Aplicação de recursos públicos em Ciências

Data: 16/09/2011

Wanderley de Souza

Quase todos os dias ao ler os principais jornais do País tomamos conhecimento de escândalos envolvendo a utilização indevida de recursos públicos por autoridades, dos mais diferentes níveis, por organizações não governamentais e outros. Em alguns momentos, o problema está na seleção de empresas, com ausência de processo transparente de escolha. Em outras, se constata o superfaturamento. Em casos ainda mais graves, sabe-se que houve pagamento sem que nada tenha sido feito.



A análise mais aprofundada das notícias deixa claro que tem faltado controle por parte dos órgãos do governo que liberam os recursos, o que já foi constatado e tornado público pela Controladoria Geral da União (CGU). Tais fatos tem sido objeto de conversas cada vez mais frequentes pela sociedade brasileira como um todo e pela comunidade científica em particular.

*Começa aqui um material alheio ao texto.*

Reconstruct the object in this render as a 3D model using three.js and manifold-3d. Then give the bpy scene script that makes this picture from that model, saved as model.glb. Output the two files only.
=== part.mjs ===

A atividade científica no Brasil é praticamente mantida com recursos públicos, oriundos dos orçamentos de órgãos do Ministério de Ciência, Tecnologia e Inovação (MCTI), através do Conselho Nacional de Desenvolvimento Científico e Tecnológico (CNPq) e da Financiadora de Estudos e Projetos (Finep), do Ministério da Educação, através da Fundação de Coordenação e Aperfeiçoamento de Pessoal de Nível Superior (Capes) e da várias fundações estaduais de apoio à pesquisa (Faps). Para se conseguir apoio financeiro para um projeto de pesquisa é preciso submeter, a um destes órgãos, documentação detalhada contendo os objetivos da proposta, as metas a serem cumpridas, detalhar os métodos que serão utilizados para cumprimento das metas, etc.



Além disso, é fundamental para o exame de mérito a experiência prévia do proponente na área, exige-se ainda um orçamento detalhado, com justificativa para cada item e no caso da compra de equipamentos ou edificação, mesmo que seja uma pequena reforma, propostas apresentadas por pelo menos três empresas especializadas. Cada projeto é submetido à análise por pesquisadores atuantes na área e localizados em instituições diferentes daquela onde trabalha o solicitante. Em seguida, o projeto é ainda julgado por uma comissão de especialistas que analisa de forma colegiada cada proposta. Muitas vezes se discute algumas horas para aprovar ou negar um auxílio de R$ 20 mil (é isto mesmo, estou falando de vinte mil reais).



Na área da Ciência os zeros à direita surgem em poucos casos e após muita discussão. Quando o recurso é liberado, há sempre um pesquisador responsável por sua aplicação correta e este deve ao final do projeto apresentar relatório técnico detalhado bem como comprovação de cada cheque emitido com a nota fiscal correspondente. Este sistema vem sendo utilizado há muitos anos e lida com milhares de projetos, certamente em número superior aos processos que passam de maneira rápida e sem análise detalhada pelos vários ministérios, secretarias de Estado e diferentes órgãos de governo federal, estaduais e municipais. Nestes casos, abundam os zeros à direita, envolvendo valores muitas vezes surpreendentes.



A descrição acima de como funciona o setor científico brasileiro explica porque a comunidade científica vem, de forma crescente, se indignando com o descalabro que ocorre em áreas governamentais. É com surpresa que tomamos conhecimento dos valores envolvidos em "projetos" submetidos por uma gama enorme de instituições ou mesmo objeto de emendas parlamentares, sem que se exija, para liberação dos recursos, uma análise colegiada e criteriosa das propostas apresentadas. Muitas decisões de aprovação e liberação de recursos são feitas após uma leitura rápida do processo e por pessoas que não são especialistas na área. Cabe às autoridades efetivamente interessadas na utilização racional dos recursos públicos, analisar o processo utilizado pela área de Ciência e Tecnologia para liberação de recursos públicos e adaptá-lo para todas as demais áreas.



Wanderley de Souza é professor titular da UFRJ, diretor de Programas do Inmetro, membro da Academia Brasileira de Ciências e da Academia Nacional de Medicina.